The best of it was walking out of the Stadium that night with Yankees fans flooding out of the place in this loud, exuberant wave, down the steps at Babe Ruth Plaza, everybody heading towards 161st St. and the parking lots and the subway station, yelling “Let’s Go Yankees” and “---- Verlander,” meaning Justin Verlander, whom they knew their team was going to be facing in Game 6. These weren’t sounds out of the past on 161st St. This wasn’t about the last 100 years in baseball in the Bronx. This was about the last few weeks, against the Twins and the Indians and the Astros. It was about everything old being new again with the Yankees.

It all went wrong in Houston, of course. Verlander did to the Yankees what the chants said the Yankees were going to do to him. The Yankees couldn’t hit him and they couldn’t hit two guys named Morton and McCullers in Game 7 – a preview of coming attraction­s for the Dodgers in the World Series – and they didn’t go to the World Series. So the last best part of the Yankee season had come in the middle three games of the American League Championsh­ip Series.

Now they regroup, in such an expensive and showy and front-page way. They go get Giancarlo Stanton from the Miami Jeters, and pick up the kind of contract they once lavished on Alex Rodriguez, everybody’s AllAmerica. They are paying Stanton around $265 million over the next 10 years, and giving him a no-trade, and even an opt-out clause because, hey, you need to add sweeteners with a deal like Stanton’s. They get the big guy from Miami and immediatel­y are the big, bad Yankees again. It is all covered as if order has been restored to Yankee Universe, even if there has been just one World Series title in that universe in the past 17 years, during which just one team with a payroll over $200 million has ever won the Series: Them. In 2009. Now we will see if the Yankees getting back into the big business of being the Yankees works out for them. You bet they made the big deal of the winter meetings. They got the big guy in Stanton, him and his 59 homers, which is even more than Judge hit. And you know how it goes around here, especially with the Yankee media: Every time they have ever made an expensive, showy play even close to Stanton, the rest of baseball is supposed to want to hide in the clubhouse, because that is how ferocious the Yankees are going to be. It was that way when they made the A-Rod trade in 2004, the same way now.

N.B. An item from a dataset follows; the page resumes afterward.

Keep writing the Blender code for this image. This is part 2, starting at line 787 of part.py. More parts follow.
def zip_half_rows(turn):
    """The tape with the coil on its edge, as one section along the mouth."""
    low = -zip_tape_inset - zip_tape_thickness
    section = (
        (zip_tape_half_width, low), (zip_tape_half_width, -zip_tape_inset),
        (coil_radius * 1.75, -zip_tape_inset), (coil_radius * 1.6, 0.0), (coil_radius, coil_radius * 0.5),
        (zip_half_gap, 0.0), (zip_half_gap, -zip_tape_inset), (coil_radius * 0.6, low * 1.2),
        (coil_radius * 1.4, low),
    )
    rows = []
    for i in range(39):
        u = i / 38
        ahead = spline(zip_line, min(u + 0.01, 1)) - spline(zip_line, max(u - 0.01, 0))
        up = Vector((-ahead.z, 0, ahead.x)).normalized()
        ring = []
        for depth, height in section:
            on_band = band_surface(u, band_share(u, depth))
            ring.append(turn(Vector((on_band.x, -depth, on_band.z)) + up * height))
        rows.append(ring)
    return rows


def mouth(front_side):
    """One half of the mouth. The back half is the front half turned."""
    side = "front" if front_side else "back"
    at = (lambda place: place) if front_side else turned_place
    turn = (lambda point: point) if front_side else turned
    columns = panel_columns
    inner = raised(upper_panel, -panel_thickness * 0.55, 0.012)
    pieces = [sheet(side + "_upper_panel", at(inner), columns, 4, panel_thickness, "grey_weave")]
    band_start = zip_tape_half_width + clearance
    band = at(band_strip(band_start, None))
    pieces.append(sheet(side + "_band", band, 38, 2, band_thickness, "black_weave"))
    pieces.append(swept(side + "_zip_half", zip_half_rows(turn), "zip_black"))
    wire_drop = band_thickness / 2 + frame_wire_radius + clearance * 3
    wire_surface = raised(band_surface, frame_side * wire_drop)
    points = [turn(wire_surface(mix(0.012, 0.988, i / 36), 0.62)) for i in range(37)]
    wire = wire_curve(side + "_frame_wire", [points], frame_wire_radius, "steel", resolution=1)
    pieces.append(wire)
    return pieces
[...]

Maybe they will be a home-run powerhouse and beat the rest of the baseball world down. Maybe they will pack the new Stadium the way they once packed the old one with four million fans a year, this time to watch Judge and Stanton and Gary Sanchez abuse major league pitching no matter how good it is. Maybe it will be as exciting as last October was, when the Yankees weren’t just fun, they were a wonderful, New York sports surprise. But maybe it won’t. A friend of mine, a lifelong Yankee fan I know, joked to me the other day that getting Stanton was like “the rich kid in his freshman year getting a Corvette.” He is talking about a team that has now paid a whopping total of $341 million in luxury taxes over all the years since the tax came to baseball in 2002, even if it’s now as if we’re supposed to hold a parade in the Canyon of Heroes if they manage to keep this year’s payroll under $197 million.

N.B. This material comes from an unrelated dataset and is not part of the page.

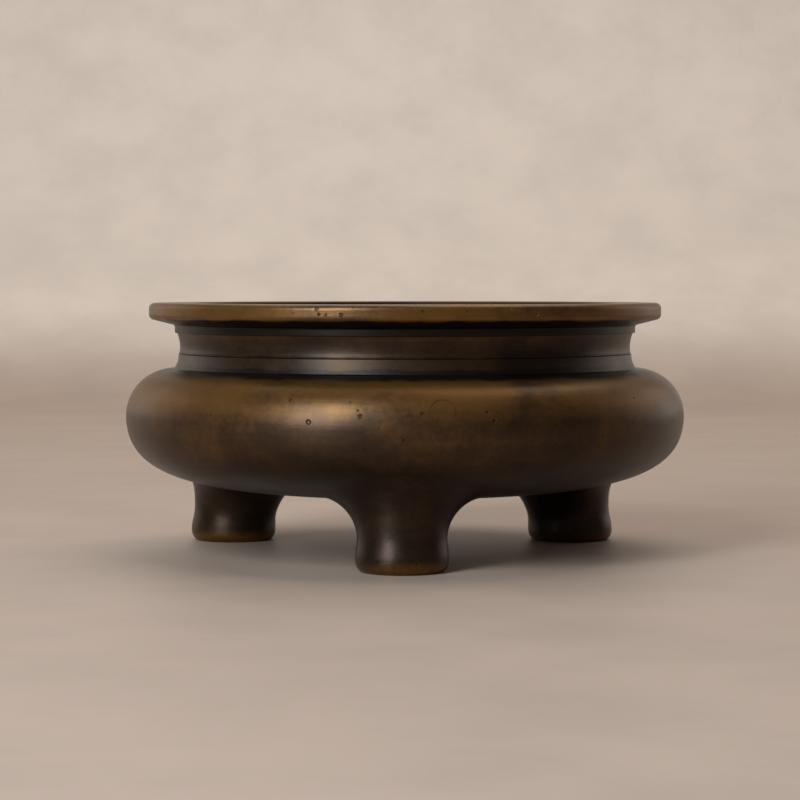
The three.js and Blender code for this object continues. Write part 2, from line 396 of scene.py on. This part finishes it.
footSettings = {
    "turns": {"front": -90, "left": -210, "right": -330},
    "inset": 24.4 * mm,
    "shift": -1 * mm,
    "baseRadius": 14.15 * mm,
    "bulgeHeight": 3.6 * mm,
    "taper": 0.55 * mm,
    "taperLength": 7 * mm,
    "soleEdge": 2.35 * mm,
    "flareRadius": 14 * mm,
    "outerFlareExtra": 5 * mm,
    "lean": 0.7 * mm,
    "leanHeight": 12 * mm,
    "leanEnd": 24 * mm,
    "wall": 4.2 * mm,
    "soleThickness": 4.5 * mm,
    "bite": 0.5 * mm,
    "around": 120,
    "bulgeSteps": 8,
    "shaftSteps": 10,
    "flareSteps": 24,
}

footRing = bellyRadius - footSettings["inset"]
footWaist = footSettings["baseRadius"] - footSettings["taper"]


# Where the hollow curve of a foot touches the belly, in one upright plane through the foot
def flareAt(angle, distance):
    s = footSettings
    radius = s["flareRadius"] + s["outerFlareExtra"] * max(0, math.cos(angle)) ** 2
    centreReach = footWaist + radius

    def belly(reach):
        r = math.hypot(distance + reach * math.cos(angle), reach * math.sin(angle))
        z, slope = undersideAt(min(r, bellyRadius))
        return z, slope * (reach + distance * math.cos(angle)) / r

    across = distance * math.sin(angle)
    edge = math.sqrt(bellyRadius ** 2 - across ** 2) - distance * math.cos(angle)
    near, far = footWaist, min(edge, 2 * centreReach)
    for _ in range(halvings):
        reach = (near + far) / 2
        slope = belly(reach)[1]
        if reach + radius * slope / math.hypot(1, slope) < centreReach:
            near = reach
        else:
            far = reach
    z, slope = belly(near)
    length = math.hypot(1, slope)
    return {"radius": radius, "reach": near, "height": z, "slope": slope, "length": length,
            "centreReach": centreReach, "centreHeight": z - radius / length, "sweep": math.atan2(1, slope)}


# What is left of the bulge above the sole at a height
def taperLeft(z):
    s = footSettings
    share = min(max((z - s["bulgeHeight"]) / s["taperLength"], 0), 1)
    return s["taper"] * (1 + math.cos(math.pi * share)) / 2


# The middle of a foot leans towards the axis between its bulge and its flare
def leanAt(z):
    s = footSettings
    if z < s["leanHeight"]:
        share = max(z - s["bulgeHeight"], 0) / (s["leanHeight"] - s["bulgeHeight"])
    else:
        share = max(s["leanEnd"] - z, 0) / (s["leanEnd"] - s["leanHeight"])
    return s["lean"] * share * share * (3 - 2 * share)


def footOutline(angle, distance):
    s = footSettings
    flare = flareAt(angle, distance)
    points = []
    for i in range(s["bulgeSteps"] + 1):
        a = math.pi / 2 * i / s["bulgeSteps"]
        reach = s["baseRadius"] - s["soleEdge"] * (1 - math.sin(a))
        points.append((reach, s["bulgeHeight"] * (1 - math.cos(a))))
    for i in range(1, s["shaftSteps"]):
        z = s["bulgeHeight"] + (flare["centreHeight"] - s["bulgeHeight"]) * i / s["shaftSteps"]
        points.append((footWaist + taperLeft(z), z))
    for i in range(s["flareSteps"] + 1):
        a = flare["sweep"] * i / s["flareSteps"]
        z = flare["centreHeight"] + flare["radius"] * math.sin(a)
        points.append((flare["centreReach"] - flare["radius"] * math.cos(a) + taperLeft(z), z))
    bite = s["bite"] / flare["length"]
    points.append((flare["reach"] - bite * flare["slope"], flare["height"] + bite))
    bore = footWaist - s["wall"]
    r = math.hypot(distance + bore * math.cos(angle), bore * math.sin(angle))
    points.append((bore, undersideAt(r)[0] + s["bite"]))
    points.append((bore, s["soleThickness"]))
    return points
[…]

In all the years when the Yankees continued to make the playoffs, they were old and expensive. Now they are young and exciting and expensive with the addition of Stanton. Brian Cashman built an incredibly appealing baseball team last year, even if they didn’t win it all in the end. Maybe they will be incredibly appealing next year. And win it all. And then order, at least in the eyes of their fan base, really will be restored to the universe.

But it was kind of wonderful in October, in a different way for Yankee fans. Truly it was a most un-Yankee-like October, when nobody felt entitled, and everyone seemed happy that the Yankees were back in play the way they were. They didn’t feel as if an October like this one was owed them, or some sort of baseball birthright. Maybe things will only get better in 2018, with a new home run hitter to go with the ones they already have, and a new manager in Aaron Boone, who knows a bit about Yankee home runs himself.

The rich kids have a new Corvette. Now we see how it goes. See if this year’s cool kids are even cooler than last year’s.